Goal —
Copy out exactly the lines from the first line of the material below through the line containing "return [spring(1.2, 0.2, 3.5, 154.05, 156.45, x=x)", and nothing beyond them.
* * * * *
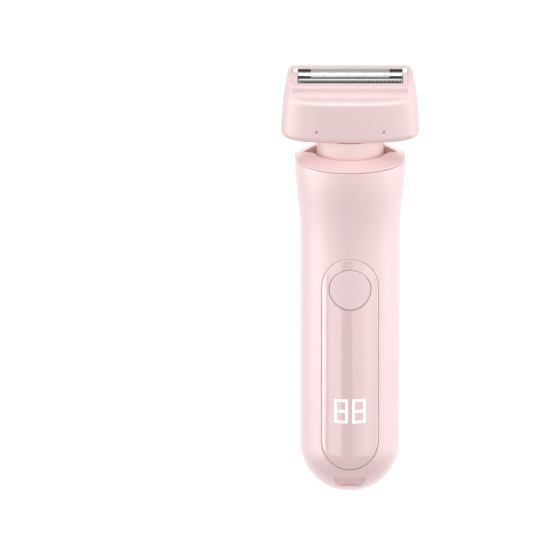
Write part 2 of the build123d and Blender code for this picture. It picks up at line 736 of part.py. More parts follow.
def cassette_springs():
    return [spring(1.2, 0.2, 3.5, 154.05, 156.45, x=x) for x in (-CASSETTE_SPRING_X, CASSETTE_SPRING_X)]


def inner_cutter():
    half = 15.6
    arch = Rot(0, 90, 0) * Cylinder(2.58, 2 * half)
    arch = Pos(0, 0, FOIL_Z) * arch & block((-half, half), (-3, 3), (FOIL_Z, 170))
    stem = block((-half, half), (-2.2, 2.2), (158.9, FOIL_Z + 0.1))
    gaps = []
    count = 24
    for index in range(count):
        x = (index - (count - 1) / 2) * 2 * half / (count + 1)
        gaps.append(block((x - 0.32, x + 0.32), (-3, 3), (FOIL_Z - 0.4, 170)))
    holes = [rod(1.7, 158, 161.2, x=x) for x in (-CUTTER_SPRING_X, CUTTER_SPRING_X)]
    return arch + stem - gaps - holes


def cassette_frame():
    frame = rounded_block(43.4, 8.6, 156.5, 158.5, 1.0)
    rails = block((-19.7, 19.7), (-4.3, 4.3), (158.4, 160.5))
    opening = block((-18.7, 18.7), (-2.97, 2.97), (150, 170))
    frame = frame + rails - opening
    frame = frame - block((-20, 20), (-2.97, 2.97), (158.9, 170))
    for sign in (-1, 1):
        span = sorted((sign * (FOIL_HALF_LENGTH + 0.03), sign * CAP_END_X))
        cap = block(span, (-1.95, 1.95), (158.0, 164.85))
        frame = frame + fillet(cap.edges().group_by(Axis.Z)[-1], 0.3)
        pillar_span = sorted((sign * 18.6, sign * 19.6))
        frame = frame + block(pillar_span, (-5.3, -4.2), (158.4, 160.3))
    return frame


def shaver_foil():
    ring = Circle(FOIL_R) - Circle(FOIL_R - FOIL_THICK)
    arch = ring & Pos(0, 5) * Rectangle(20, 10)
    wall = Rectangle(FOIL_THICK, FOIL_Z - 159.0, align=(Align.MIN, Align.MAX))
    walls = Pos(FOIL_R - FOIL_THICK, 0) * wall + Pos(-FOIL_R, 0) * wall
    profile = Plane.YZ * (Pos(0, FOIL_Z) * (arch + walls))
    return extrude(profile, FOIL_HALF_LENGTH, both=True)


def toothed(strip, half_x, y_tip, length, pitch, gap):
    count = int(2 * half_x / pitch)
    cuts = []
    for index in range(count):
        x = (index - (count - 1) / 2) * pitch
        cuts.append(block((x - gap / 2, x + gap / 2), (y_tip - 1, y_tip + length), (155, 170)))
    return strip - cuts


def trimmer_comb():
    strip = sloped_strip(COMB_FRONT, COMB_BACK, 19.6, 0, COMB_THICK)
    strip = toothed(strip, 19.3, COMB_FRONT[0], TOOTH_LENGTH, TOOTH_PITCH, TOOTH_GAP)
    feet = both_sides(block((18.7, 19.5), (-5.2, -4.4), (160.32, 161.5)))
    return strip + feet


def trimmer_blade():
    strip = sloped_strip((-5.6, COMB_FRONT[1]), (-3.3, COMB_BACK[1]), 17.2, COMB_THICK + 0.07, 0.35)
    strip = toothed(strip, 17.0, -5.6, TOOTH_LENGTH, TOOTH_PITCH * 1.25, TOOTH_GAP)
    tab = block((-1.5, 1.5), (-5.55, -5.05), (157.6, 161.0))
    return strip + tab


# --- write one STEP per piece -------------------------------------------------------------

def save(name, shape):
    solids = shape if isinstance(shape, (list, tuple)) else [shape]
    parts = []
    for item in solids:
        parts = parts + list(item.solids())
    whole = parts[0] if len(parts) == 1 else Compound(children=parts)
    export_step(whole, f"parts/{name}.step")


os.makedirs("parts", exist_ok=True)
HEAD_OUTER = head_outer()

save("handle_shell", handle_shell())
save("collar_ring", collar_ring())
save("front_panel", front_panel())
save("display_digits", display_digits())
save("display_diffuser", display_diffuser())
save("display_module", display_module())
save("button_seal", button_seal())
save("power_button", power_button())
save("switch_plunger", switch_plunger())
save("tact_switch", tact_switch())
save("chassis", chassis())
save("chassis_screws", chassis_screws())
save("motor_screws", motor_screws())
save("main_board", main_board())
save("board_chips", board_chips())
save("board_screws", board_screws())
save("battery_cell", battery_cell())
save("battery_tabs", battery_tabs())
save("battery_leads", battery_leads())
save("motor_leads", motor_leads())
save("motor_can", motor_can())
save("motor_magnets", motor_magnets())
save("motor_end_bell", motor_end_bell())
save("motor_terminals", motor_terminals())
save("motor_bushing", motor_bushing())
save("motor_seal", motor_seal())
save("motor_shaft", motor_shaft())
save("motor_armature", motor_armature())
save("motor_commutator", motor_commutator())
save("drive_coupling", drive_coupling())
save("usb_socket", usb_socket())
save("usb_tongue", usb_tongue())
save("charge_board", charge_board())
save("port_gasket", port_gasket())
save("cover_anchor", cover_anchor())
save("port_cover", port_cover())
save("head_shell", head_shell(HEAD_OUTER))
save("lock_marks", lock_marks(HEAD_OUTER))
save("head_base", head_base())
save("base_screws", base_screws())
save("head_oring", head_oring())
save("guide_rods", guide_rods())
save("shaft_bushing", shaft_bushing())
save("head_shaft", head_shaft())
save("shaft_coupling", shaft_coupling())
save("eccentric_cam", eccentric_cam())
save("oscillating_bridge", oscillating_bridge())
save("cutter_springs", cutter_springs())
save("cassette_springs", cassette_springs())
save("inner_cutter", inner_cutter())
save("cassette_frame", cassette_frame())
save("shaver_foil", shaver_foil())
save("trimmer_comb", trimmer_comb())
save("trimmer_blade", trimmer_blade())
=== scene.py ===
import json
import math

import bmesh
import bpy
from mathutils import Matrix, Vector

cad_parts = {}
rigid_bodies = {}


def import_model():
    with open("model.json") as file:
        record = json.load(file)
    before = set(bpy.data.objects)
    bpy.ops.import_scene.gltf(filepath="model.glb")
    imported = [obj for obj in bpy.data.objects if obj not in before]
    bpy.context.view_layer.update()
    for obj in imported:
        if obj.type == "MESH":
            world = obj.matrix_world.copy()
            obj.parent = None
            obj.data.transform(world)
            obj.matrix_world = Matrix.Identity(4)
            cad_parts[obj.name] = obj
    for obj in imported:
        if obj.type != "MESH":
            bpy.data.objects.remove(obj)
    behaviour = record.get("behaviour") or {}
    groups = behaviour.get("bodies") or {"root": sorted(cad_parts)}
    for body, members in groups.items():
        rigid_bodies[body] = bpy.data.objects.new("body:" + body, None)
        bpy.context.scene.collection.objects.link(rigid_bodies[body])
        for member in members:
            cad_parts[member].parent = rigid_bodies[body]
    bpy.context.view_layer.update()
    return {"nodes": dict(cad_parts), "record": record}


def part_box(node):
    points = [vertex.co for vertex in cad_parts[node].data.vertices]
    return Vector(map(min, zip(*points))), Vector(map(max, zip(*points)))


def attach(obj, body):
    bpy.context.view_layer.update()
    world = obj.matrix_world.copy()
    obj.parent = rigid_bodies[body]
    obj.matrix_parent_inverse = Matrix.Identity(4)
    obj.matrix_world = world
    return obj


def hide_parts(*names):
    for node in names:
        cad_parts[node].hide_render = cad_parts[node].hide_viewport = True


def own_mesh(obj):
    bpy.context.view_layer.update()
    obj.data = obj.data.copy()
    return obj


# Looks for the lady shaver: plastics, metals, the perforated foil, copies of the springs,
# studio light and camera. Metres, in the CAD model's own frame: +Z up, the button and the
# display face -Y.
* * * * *
Task response —
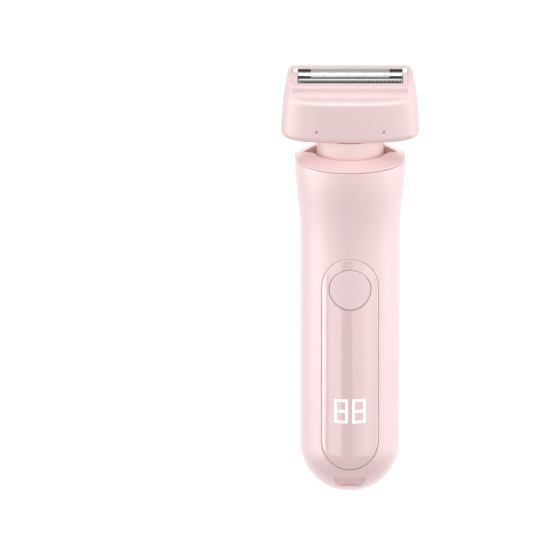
Write part 2 of the build123d and Blender code for this picture. It picks up at line 736 of part.py. More parts follow.
def cassette_springs():
    return [spring(1.2, 0.2, 3.5, 154.05, 156.45, x=x) for x in (-CASSETTE_SPRING_X, CASSETTE_SPRING_X)]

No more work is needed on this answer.